_WHAT TO DO_
Below this line is the material. Write out only its lines from the one containing "Continue the build123d" through the one containing "under: The colour below.", both kept, exactly.

_SUPPLIED MATERIAL_
^^^^^^^^

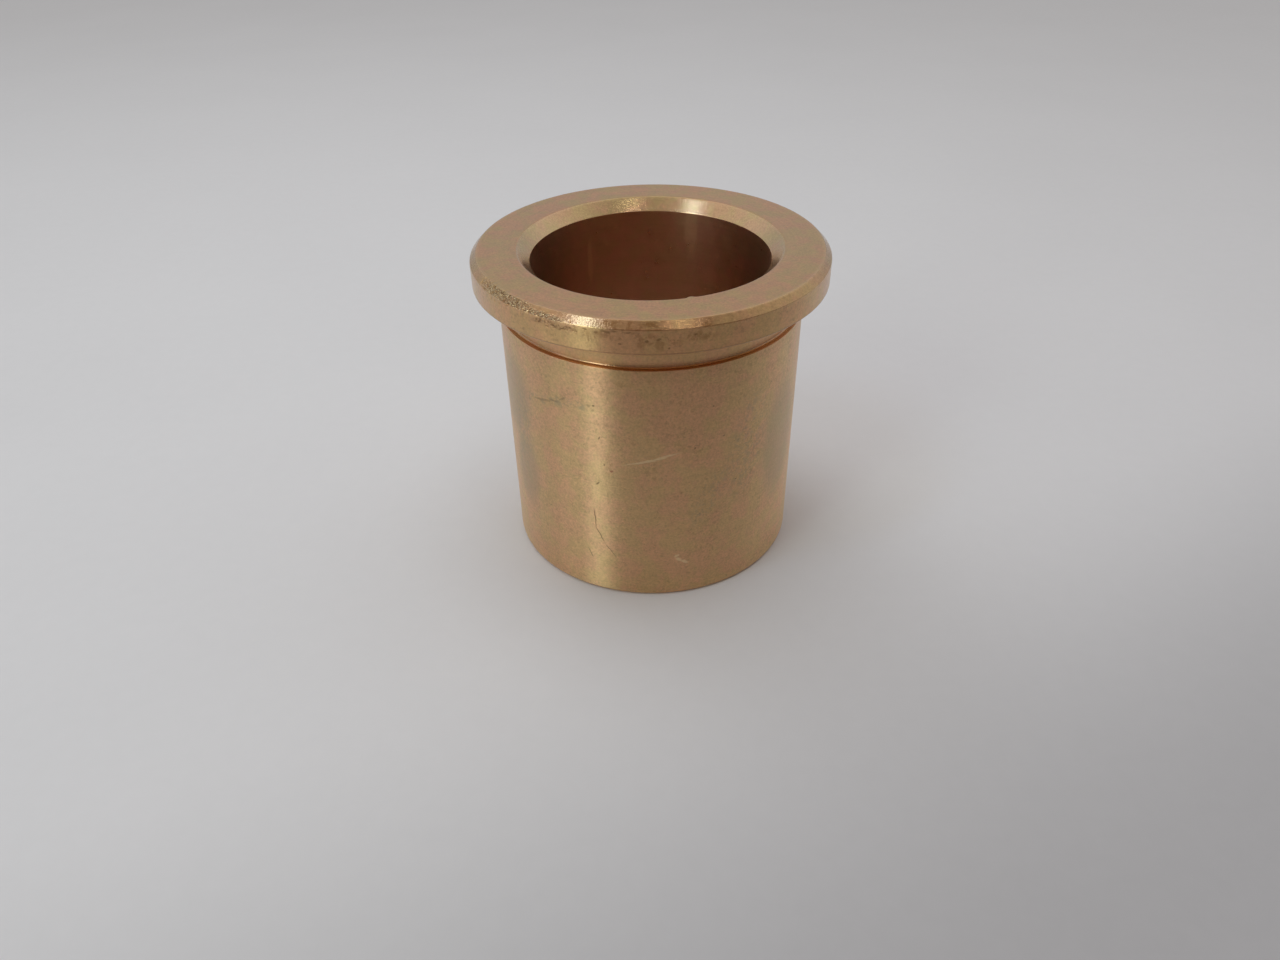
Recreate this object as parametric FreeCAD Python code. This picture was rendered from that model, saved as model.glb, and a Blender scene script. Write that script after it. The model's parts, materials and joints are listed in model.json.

^^^^^^^^

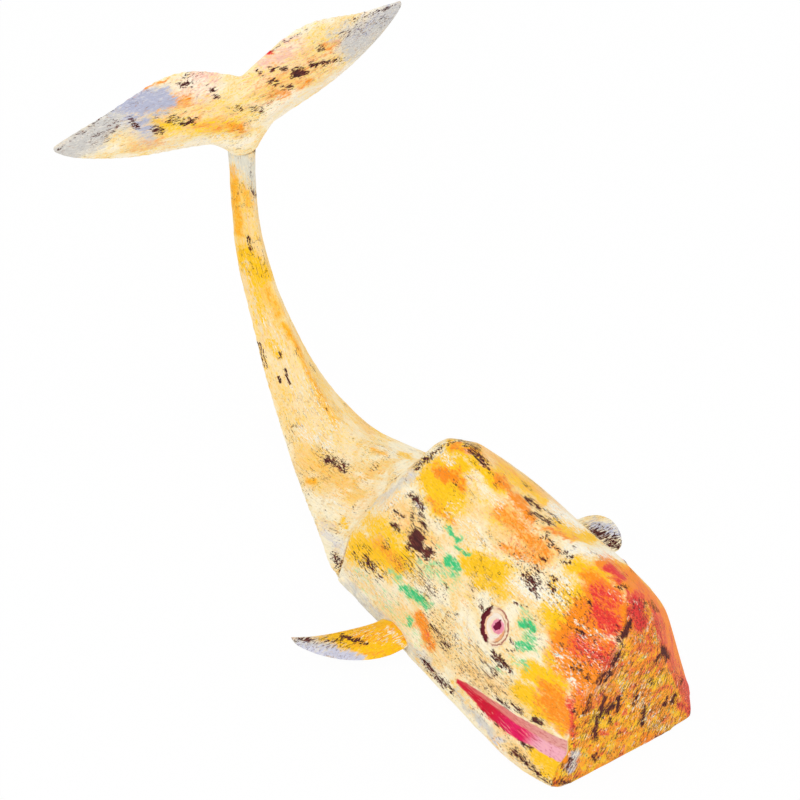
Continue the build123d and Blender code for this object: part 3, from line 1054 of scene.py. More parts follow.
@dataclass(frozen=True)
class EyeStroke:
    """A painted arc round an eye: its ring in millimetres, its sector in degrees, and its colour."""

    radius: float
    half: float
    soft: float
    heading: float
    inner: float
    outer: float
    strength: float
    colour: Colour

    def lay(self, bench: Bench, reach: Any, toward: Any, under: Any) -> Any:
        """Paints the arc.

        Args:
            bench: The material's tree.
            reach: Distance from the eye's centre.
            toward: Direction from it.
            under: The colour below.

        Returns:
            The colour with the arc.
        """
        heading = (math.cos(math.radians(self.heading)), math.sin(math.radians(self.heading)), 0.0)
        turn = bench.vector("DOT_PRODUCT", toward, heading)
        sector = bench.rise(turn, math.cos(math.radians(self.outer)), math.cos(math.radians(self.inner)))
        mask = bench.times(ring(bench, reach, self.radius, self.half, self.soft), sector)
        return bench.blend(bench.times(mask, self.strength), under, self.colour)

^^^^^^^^

_CORRECT OUTPUT_
Continue the build123d and Blender code for this object: part 3, from line 1054 of scene.py. More parts follow.
@dataclass(frozen=True)
class EyeStroke:
    """A painted arc round an eye: its ring in millimetres, its sector in degrees, and its colour."""

    radius: float
    half: float
    soft: float
    heading: float
    inner: float
    outer: float
    strength: float
    colour: Colour

    def lay(self, bench: Bench, reach: Any, toward: Any, under: Any) -> Any:
        """Paints the arc.

        Args:
            bench: The material's tree.
            reach: Distance from the eye's centre.
            toward: Direction from it.
            under: The colour below.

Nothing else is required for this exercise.